Plone 4.2.5 use more then 110% cpu then hang

mactrash · November 8, 2017, 11:19am

Any idea, how to resolve?

hvelarde · November 8, 2017, 11:34am

you are not giving enough information to help you; read these posts:

http://hvelarde.blogspot.com/search/label/performance

alert · November 8, 2017, 11:41am

You might have some luck calling strace on the process, e.g.:

sudo strace -p 3769

mactrash · November 8, 2017, 11:43am

Thanks for your info.

This plone site is running with a single plone instant not front end + ZEO and the cpu usage sometime result super high during edit the site, and then it hang and not server.

hvelarde · November 8, 2017, 11:46am

usually high CPU means your site is processing more requests it can handle because, a) poor caching configuration at any level (ZODB, plone.app.caching, fontend caching…), b) unoptimized code, or c) everything is fine and you just need more backends.

please do your homework first and come back with more hard information; another must read thread:

mactrash · November 8, 2017, 11:58am

Thx for the info.

dieter · November 8, 2017, 8:46pm

You must understand what is causing this behaviour.

There is a tool around which allows you to send a signal to the Plone process and cause it to dump the tracebacks of all threads. This way, you can see what is happening in your hanging system. I forgot its name (and I have never used it myself).

I, instead, typically use haufe.requestmonitoring to analyse situations like this. This package allows you to set up and configure a long running request monitor. The monitor dumps tracebacks for long running requests after every x seconds (configurable). Thus, you get a good view on the behaviour of long running requests and where they spend their time.

Both of those tools build on top of threadframes, a Python extension which allows to analyse the stack trace of all Python threads in a process.

alert · November 8, 2017, 9:49pm

There is a tool around which allows you to send a signal to the Plone process and cause it to dump the tracebacks of all threads.

I think Dieter refers to sending the signal USR1 to your instance (kill -USR1 3769) in your case.

Anyway he is right: tools like haufe.requestmonitoring or Products.LongRequestLogger are a must.

tkimnguyen · November 12, 2017, 2:37am

This is great info – is it in our documentation? If not, it should be.

hvelarde · November 13, 2017, 8:31pm

indeed, but I bet 80% of the time a performance problem is a configuration problem: check that first always and come to this low level tools only after confirming you really have to use them.

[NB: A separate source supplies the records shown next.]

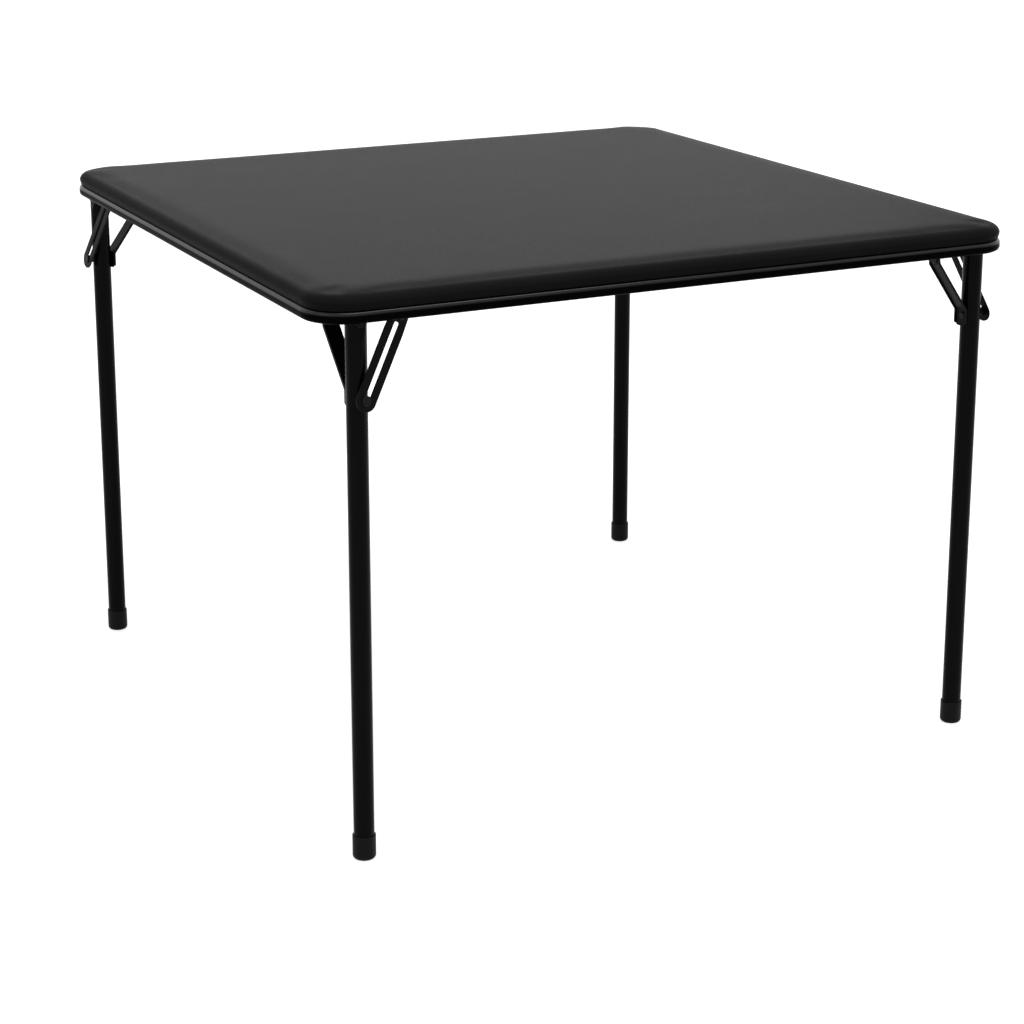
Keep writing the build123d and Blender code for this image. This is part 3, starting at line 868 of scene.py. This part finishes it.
@dataclass(frozen=True)
class Studio:
    """Plain white floor, soft lights and the camera at the photograph's viewing angle.

    Attributes:
        eye: Where the camera stands, in metres.
        yaw: Turn of the view to the right of +Y, in radians.
        pitch: How far the view looks down, in radians.
        focal: Focal length, in pixels of the picture.
        sky: Colour of the light from all round, sRGB hex.
        sky_light: Strength of that light.
        floor_colour: Colour of the floor, sRGB hex.
        floor_glow: What the floor adds to its own colour where it is seen.
        floor_reach: How far the floor reaches each way from its middle, in metres.
        floor_gap: How far the floor lies below the feet, in metres.
    """

    eye: Place = (-1.418393, -2.858551, 1.27593)
    yaw: float = 0.460
    pitch: float = 0.313
    focal: float = 2364.549
    sky: str = "#f4f6fa"
    sky_light: float = 0.35
    floor_colour: str = "#e6e6e6"
    floor_glow: float = 0.78
    floor_reach: float = 14.0
    floor_gap: float = 0.0002

    def build(self) -> None:
        """Set up the view, the world, the floor and the lamps."""
        bpy.context.scene.view_settings.view_transform = "Standard"
        self.camera()
        self.world()
        self.floor()
        for softbox in SOFTBOXES:
            softbox.hang()

    def camera(self) -> None:
        """Place the camera."""
        data = bpy.data.cameras.new("camera")
        data.sensor_width = SENSOR_MM
        data.lens = self.focal * SENSOR_MM / PICTURE_WIDTH
        made = bpy.data.objects.new("camera", data)
        bpy.context.collection.objects.link(made)
        ahead = Vector((math.cos(self.pitch) * math.sin(self.yaw),
                        math.cos(self.pitch) * math.cos(self.yaw), -math.sin(self.pitch)))
        made.location = self.eye
        made.rotation_euler = ahead.to_track_quat("-Z", "Y").to_euler()
        bpy.context.scene.camera = made

    @staticmethod
    def seen(tree: bpy.types.NodeTree) -> bpy.types.NodeSocket:
        """Give 1 for a ray from the camera, a reflection or a clear surface, and 0 for any other.

        Args:
            tree: The node tree that gets the nodes.

        Returns:
            The value output.
        """
        path = add_node(tree, "ShaderNodeLightPath")
        direct = add_node(tree, "ShaderNodeMath", {
            0: path.outputs["Is Camera Ray"], 1: path.outputs["Is Glossy Ray"]}, operation="MAXIMUM")
        either = add_node(tree, "ShaderNodeMath", {
            0: direct.outputs["Value"], 1: path.outputs["Is Transmission Ray"]}, operation="MAXIMUM")
        return either.outputs["Value"]

    def world(self) -> None:
        """Add even light from all round, white where the camera or a reflection sees it."""
        world = bpy.data.worlds.new("studio")
        bpy.context.scene.world = world
        world.use_nodes = True
        tree = world.node_tree
        tree.nodes.clear()
        light = add_node(tree, "ShaderNodeBackground", {
            "Color": linear(self.sky), "Strength": self.sky_light})
        white = add_node(tree, "ShaderNodeBackground", {"Color": WHITE, "Strength": 1.0})
        mix = add_node(tree, "ShaderNodeMixShader", {
            "Fac": self.seen(tree), 1: light.outputs["Background"], 2: white.outputs["Background"]})
        add_node(tree, "ShaderNodeOutputWorld", {"Surface": mix.outputs["Shader"]})

    def floor(self) -> None:
        """Add a floor that looks plain white from above, with no shadow, and is clear from below."""
        shape = bmesh.new()
        bmesh.ops.create_grid(shape, x_segments=1, y_segments=1, size=self.floor_reach)
        bmesh.ops.translate(shape, verts=shape.verts, vec=(0, 0, -self.floor_gap))
        mesh = bpy.data.meshes.new("floor")
        shape.to_mesh(mesh)
        shape.free()
        made = bpy.data.objects.new("floor", mesh)
        bpy.context.collection.objects.link(made)
        mesh.materials.append(self.floor_paint())

    def floor_paint(self) -> bpy.types.Material:
        """Make the floor's paint.

        Returns:
            A matt paint that glows only where it is seen, and lets light through from below.
        """
        paint = bpy.data.materials.new("matt_white_floor")
        paint.use_nodes = True
        tree = paint.node_tree
        tree.nodes.clear()
        diffuse = add_node(tree, "ShaderNodeBsdfDiffuse", {"Color": linear(self.floor_colour)})
        glow = add_node(tree, "ShaderNodeEmission", {"Color": WHITE, "Strength": self.floor_glow})
        both = add_node(tree, "ShaderNodeAddShader", {
            0: diffuse.outputs["BSDF"], 1: glow.outputs["Emission"]})
        shown = add_node(tree, "ShaderNodeMixShader", {
            "Fac": self.seen(tree), 1: diffuse.outputs["BSDF"], 2: both.outputs["Shader"]})
        side = add_node(tree, "ShaderNodeNewGeometry")
        clear = add_node(tree, "ShaderNodeBsdfTransparent")
        mix = add_node(tree, "ShaderNodeMixShader", {
            "Fac": side.outputs["Backfacing"], 1: shown.outputs["Shader"], 2: clear.outputs["BSDF"]})
        add_node(tree, "ShaderNodeOutputMaterial", {"Surface": mix.outputs["Shader"]})
        return paint


def main() -> None:
    """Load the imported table, set up the studio round it, and dress and pad it."""
    logging.basicConfig(level=logging.INFO, format="%(message)s")
    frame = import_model()
    Studio().build()
    PackedPieces(frame["nodes"]).dress()
    top = PaddedTop().build()
    LOG.info("built %s with %d faces", top.name, len(top.data.polygons))
    bpy.context.view_layer.update()


if __name__ == "__main__":
    main()
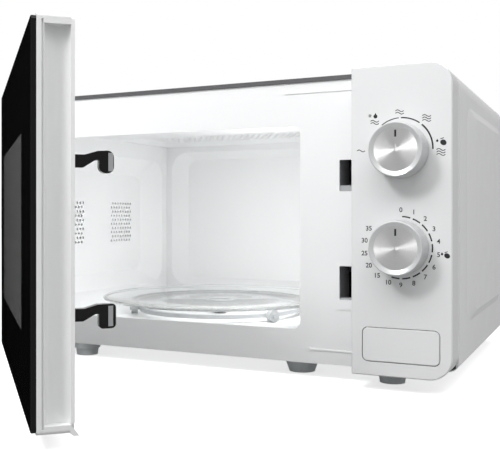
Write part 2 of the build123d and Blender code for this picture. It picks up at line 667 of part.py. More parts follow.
with BuildPart() as transformer_windings:
    block(front(143), (116.3, 177.7), (26.3, 73.7), 76, 6)
    block(front(130), (139.8, 154.2), (26, 74), 50, 0, Mode.SUBTRACT)
save(transformer_windings, "transformer_windings")

with BuildPart() as high_voltage_capacitor:
    block(level(13.6), (100, 134), (196, 256), 52, 14)
    for post in (212, 240):
        block(level(65), (116, 118), (post - 3, post + 3), 9)
save(high_voltage_capacitor, "high_voltage_capacitor")

with BuildPart() as high_voltage_diode:
    rod(side(144), [(200, 30)], 3, 15)
    rod(side(140), [(200, 30)], 0.8, 24)
    block(level(13.6), (161, 163), (196, 204), 20)
save(high_voltage_diode, "high_voltage_diode")

# ---------------------------------------------------------------- cooling fan
with BuildPart() as fan_shroud:
    block(front(272), (FAN_X - 52, FAN_X + 56), (FAN_Z - 52, FAN_Z + 56), 2, 6)
    rod(front(272), [(FAN_X, FAN_Z)], 51, 22)
    rod(front(273), [(FAN_X, FAN_Z)], 49, 30, Mode.SUBTRACT)
    for arm in (-30, 30):  # the arms that carry the motor
        block(front(270), (FAN_X + arm - 3, FAN_X + arm + 3), (FAN_Z + 38, FAN_Z + 52), 40)
        block(front(234), (FAN_X + arm - 3, FAN_X + arm + 3), (FAN_Z - 10, FAN_Z + 52), 4)
    rod(front(271), [(FAN_X, FAN_Z)], 49, 24, Mode.SUBTRACT)
save(fan_shroud, "fan_shroud")

with BuildPart() as fan_motor:
    block(front(246), (FAN_X - 26, FAN_X + 26), (FAN_Z - 22, FAN_Z + 18), 12, 2)
    rod(front(246), [(FAN_X, FAN_Z)], 14, 24)
    rod(front(247), [(FAN_X, FAN_Z)], 2.06, 20, Mode.SUBTRACT)
save(fan_motor, "fan_motor")

with BuildPart() as fan_blade:
    rod(front(266), [(FAN_X, FAN_Z)], 2, 36)
    rod(front(266), [(FAN_X, FAN_Z)], 11, 14)
    with Locations(Plane(origin=(FAN_X, 259, FAN_Z), x_dir=(1, 0, 0), z_dir=(0, -1, 0))):
        with PolarLocations(26, 5):
            Box(36, 18, 1.6, rotation=(28, 0, 0))
save(fan_blade, "fan_blade")

# ---------------------------------------------------------------- lamp and electrical parts
with BuildPart() as oven_lamp:
    rod(side(100), [(216, 172)], 8.5, 14)
    fillet(edges().sort_by(Axis.X)[0], 6)
    rod(side(114), [(216, 172)], 6.5, 14)
    block(side(128), (204, 228), (162, 182), 2, 2)
save(oven_lamp, "oven_lamp")

with BuildPart() as filter_board:
    block(level(220), (97, 150), (56, 100), 1.6)
    block(level(221.6), (104, 126), (64, 80), 14, 1)
    rod(level(221.6), [(137, 74)], 6, 12)
    rod(level(221.6), [(114, 91)], 4, 9)
save(filter_board, "filter_board")

with BuildPart() as thermal_cutout:
    block(level(CAV_CEILING + CAV_SHEET), (48, 72), (54, 66), 0.8, 3)
    rod(level(CAV_CEILING + CAV_SHEET), [(60, 60)], 6.5, 7)
save(thermal_cutout, "thermal_cutout")

with BuildPart() as cord_gland:
    rod(front(REAR - SHEET - 4), [(190, 34)], 7.9, -7)
    rod(front(REAR), [(190, 34)], 10.5, -2)
    rod(front(REAR - 6), [(190, 34)], 3.6, -14, Mode.SUBTRACT)
save(cord_gland, "cord_gland")

with BuildPart() as screws:
    rear_spots = [(x, z) for x in (-205, 0, 205) for z in (26, 246)]
    rod(front(REAR), rear_spots, 3.6, -1.4)
    for x, z in rear_spots:  # driver slots
        block(front(REAR + 0.6), (x - 2.6, x + 2.6), (z - 0.5, z + 0.5), -2, 0, Mode.SUBTRACT)
    rod(front(-1.5), [(-202, 241), (-202, 31)], 2.6, 1)
save(screws, "screws")
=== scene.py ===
"""The looks of a countertop microwave oven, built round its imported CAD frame. Metres, Z up."""

import json
import math

import bmesh
import bpy
from mathutils import Matrix, Vector


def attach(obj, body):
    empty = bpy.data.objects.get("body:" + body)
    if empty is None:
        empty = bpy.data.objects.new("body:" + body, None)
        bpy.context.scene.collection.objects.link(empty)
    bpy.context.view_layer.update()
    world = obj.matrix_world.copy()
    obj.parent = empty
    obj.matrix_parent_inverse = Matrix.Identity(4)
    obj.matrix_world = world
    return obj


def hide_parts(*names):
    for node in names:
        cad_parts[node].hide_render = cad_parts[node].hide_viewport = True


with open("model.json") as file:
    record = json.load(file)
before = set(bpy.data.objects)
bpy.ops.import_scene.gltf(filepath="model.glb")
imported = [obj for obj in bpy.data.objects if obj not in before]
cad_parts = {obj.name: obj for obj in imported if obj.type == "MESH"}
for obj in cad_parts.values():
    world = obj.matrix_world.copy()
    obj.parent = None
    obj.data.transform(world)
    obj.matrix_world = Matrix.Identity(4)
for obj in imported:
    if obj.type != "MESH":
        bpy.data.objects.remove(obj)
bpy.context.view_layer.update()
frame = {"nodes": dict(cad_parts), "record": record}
nodes = frame["nodes"]
MM = 0.001

# ---------------------------------------------------------------- sizes of the CAD model, in mm
PANEL_FACE = -29.2
KNOB_X = 180.6
POWER_Z = 190.8
TIMER_Z = 114.9
KNOB_FACE = -49.2
HINGE = (-216.0, -18.0)
DOOR_ANGLE = math.radians(46.3)
WINDOW_X = (-168.0, 62.0)
WINDOW_Z = (62.0, 196.0)
TABLE = (-56.0, 135.0)  # the turntable's axis, in plan
TRAY_LOW = 45.6
TRAY_RADIUS = 127.5

COS, SIN = math.cos(DOOR_ANGLE), math.sin(DOOR_ANGLE)


# ---------------------------------------------------------------- camera, floor and light
CAMERA_PLACE = (0.3275, -0.6594, 0.1408)
CAMERA_HEADING = 26.305  # degrees to the left of straight ahead
CAMERA_LENS = 57.81
CAMERA_SHIFT = (0.0745, -0.0208)


def look_from(place, heading, lens, shift):
    """A level camera."""
    camera = bpy.data.cameras.new("camera")
    camera.lens = lens
    camera.sensor_width = 36
    camera.shift_x, camera.shift_y = shift
    camera.clip_start = 0.01
    holder = bpy.data.objects.new("camera", camera)
    holder.location = place
    holder.rotation_euler = (math.radians(90), 0, math.radians(heading))
    bpy.context.scene.collection.objects.link(holder)
    bpy.context.scene.camera = holder


look_from(CAMERA_PLACE, CAMERA_HEADING, CAMERA_LENS, CAMERA_SHIFT)


def softbox(name, place, target, size, power):
    """A white rectangular lamp, aimed at a target."""
    lamp = bpy.data.lights.new(name, "AREA")
    lamp.shape = "RECTANGLE"
    lamp.size, lamp.size_y = size
    lamp.energy = power
    holder = bpy.data.objects.new(name, lamp)
    holder.location = place
    aim = Vector(target) - Vector(place)
    holder.rotation_euler = aim.to_track_quat("-Z", "Y").to_euler()
    bpy.context.scene.collection.objects.link(holder)
    return holder


def flat_sheet(name, corners):
    """A plain sheet of one face."""
    mesh = bpy.data.meshes.new(name)
    mesh.from_pydata(corners, [], [tuple(range(len(corners)))])
    piece = bpy.data.objects.new(name, mesh)
    bpy.context.scene.collection.objects.link(piece)
    return piece


def new_material(name):
    """An empty material: its tree, and its output."""
    material = bpy.data.materials.new(name)
    material.use_nodes = True
    tree = material.node_tree
    tree.nodes.clear()
    return material, tree, tree.nodes.new("ShaderNodeOutputMaterial")


def node(tree, kind, **values):
    """A shader node with its properties, and its inputs by name or number, set or linked."""
    made = tree.nodes.new("ShaderNode" + kind)
    inputs = values.pop("inputs", {})
    for key, value in values.items():
        setattr(made, key, value)
    for key, value in inputs.items():
        if isinstance(value, bpy.types.NodeSocket):
            tree.links.new(value, made.inputs[key])
        else:
            made.inputs[key].default_value = value
    return made


def grey(value):
    return (value, value, value, 1)


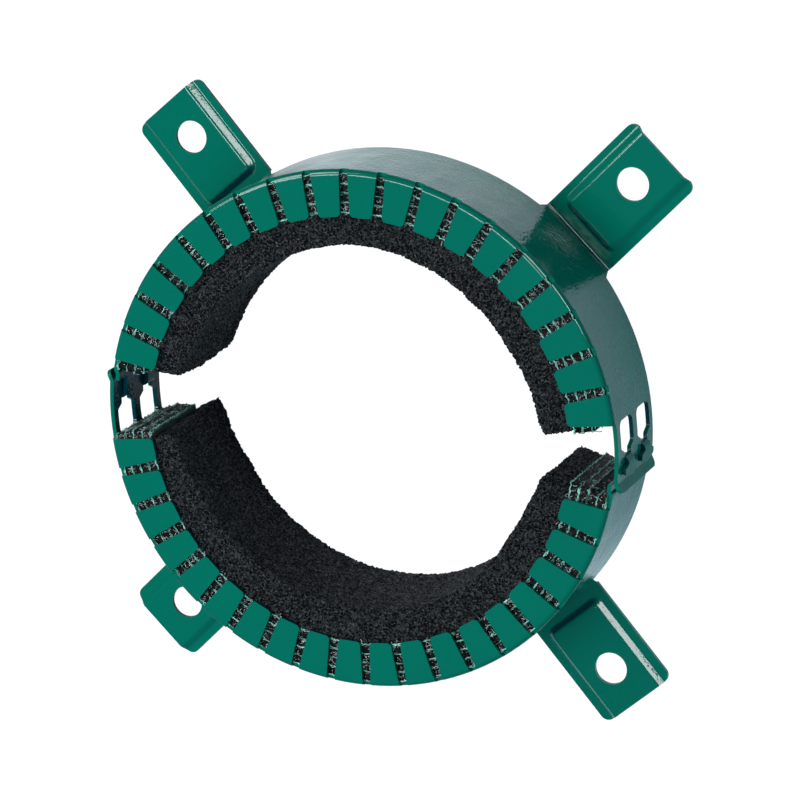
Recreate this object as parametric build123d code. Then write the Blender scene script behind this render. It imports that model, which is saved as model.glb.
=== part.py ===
from build123d import *
import os
from math import acos, asin, atan, cos, degrees, radians, sin, sqrt

# A pipe fire collar in two hooked halves, for a plastic pipe that goes through a wall or a ceiling.
# Millimetres and degrees. The pipe's axis is +Z, the lugs lie on the wall at z = 0, the teeth are on top.
# Each half is drawn about its own centre with its middle at 90 degrees, its slotted end on the +X side
# and its hooks on the -X side. The second half is the first one after half a turn.

# The folded sheet
sheet = 1.2
band_radius = 80.0
band_depth = 33.7
# From the wall to the band's back edge, which the lugs hold off the wall
wall_gap = 5.1
# Each half's centre lies this far beyond the pipe's axis, so the closed ring is a little flat
set_in = 1.75
# and this far along towards its own slotted end, so that the strip there lies outside the hooks
slide = 0.31
# Inside radius of the small folds
fold_radius = 0.6

# Teeth
tooth_count = 19
tooth_pitch = 8.475
tooth_root_width = 9.3
tooth_tip_width = 6.7
tooth_tip_radius = 66.1
tooth_corner = 1.3
# How far the gaps between the teeth are cut down from the front
notch_depth = 2.0

# Fixing lugs
# Each lug lies this many tooth pitches from the middle, towards the slotted end and towards the hooks
lug_pitches = (5.0, 5.05)
lug_width = 26.4
# The lug's sides spread by this much where they run into the band's back edge
lug_spread = 1.2
lug_reach = 116.0
lug_corner = 2.6
lug_bend_radius = 1.0
panel_width = 17.6
panel_rise = 1.7
# Foot of the panel's slope, beyond the panel's flat edge
panel_slope = 2.0
panel_start = 85.0
panel_corner = 1.2
# A press leaves the panel's creases round on top
panel_crest_radius = 1.8
panel_foot_radius = 1.4
hole_radius = 5.0
hole_reach = 103.3

# Slotted end, measured up from the half's own centre line
window_pitch = 14.9
window_width = 11.2
window_top = 14.4
window_foot = 6.4
window_corner = 2.4
window_foot_corner = 0.8
neck_top = 5.0
neck_width = 5.8
neck_corner = 0.8
# The flared lip, measured down from the half's own centre line
lip_start = 2.8
lip_flare = 30.0
lip_bend_radius = 1.0
lip_length = 2.9
lip_corner = 2.1

# Hooked end
# Running clearance between the sheet of one half and the sheet of the other
hook_clearance = 0.3
# The clearance on each side of a hook in its slot
hook_side = 0.4
# Where the band steps in to pass behind the other half's strip, up from the half's own centre line
step_start = 10.9
step_angle = 40.0
band_end = 7.2
# Inside the fold, on the strip's outer side
head_clearance = 0.15
head_length = 5.8
head_shoulder = 2.9
head_foot = 4.6
head_tip_width = 3.6
head_corner = 0.6

# Pack of swelling strips, from the band inwards
strip_count = 4
strip_thickness = 2.6
facing_thickness = 0.2
pack_clearance = 0.2
# Below the teeth
pack_drop = 0.3
# Ends of the outermost layer, in degrees short of the half's own centre line
pack_slot_end = 9.8
pack_hook_end = 8.6
# Each layer further in reaches this much closer to the centre line
layer_step = 0.25

# Foam pads
pipe_diameter = 110.0
pipe_clearance = 0.25
pad_clearance = 0.2
# The pads stand proud of the band's back edge, almost down to the wall that they seal on
pad_proud = 4.6
# Each pad was cut by hand: its two ends in degrees short of the half's own centre line
pad_ends = {"upper": (9.8, 12.0), "lower": (8.0, 6.5)}

# Worked out from the sizes above
band_inner = band_radius - sheet
band_middle = band_radius - sheet / 2
front = wall_gap + band_depth
notch_floor = front - notch_depth
strip_depth = notch_floor - wall_gap
strip_middle_height = (wall_gap + notch_floor) / 2
window_heights = [strip_middle_height + side * window_pitch / 2 for side in (-1, 1)]
pack_outer = band_inner - pack_clearance
pack_front = front - sheet - pack_drop
pack_inner = pack_outer - strip_count * strip_thickness - (strip_count + 1) * facing_thickness
tucked_radius = band_middle - sheet - hook_clearance + 2 * slide
# The fold's round centre is this high, so that the fold's top comes just to the half's own centre line
hook_fold_radius = (sheet + hook_clearance + head_clearance) / 2
hook_fold_height = hook_fold_radius + sheet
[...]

Products.LongRequestLogger is something we don't use anymore, as you can get the same information using the tools you already have on your stack, like nginx and Varnish.

a lot of common sense is also needed; I have a pending blog post on how we are using HAProxy now and what problems it helped us to solve.

re-reading the question I see this:

which point to an overuse of this single-thread instance with no front end web server, and probably no caching neither.

the most simple test you can do is just adding another thread to you server:

[instance]
zserver-threads = 2

note that this will increase your memory consumption by almost a 2x factor.

mactrash · November 15, 2017, 11:36pm

Will try and thanks alot

mactrash · December 28, 2017, 10:48pm

If I don't run ZEO + Cleints and using a VPS with single core is that "zserver-threads" will speed up too?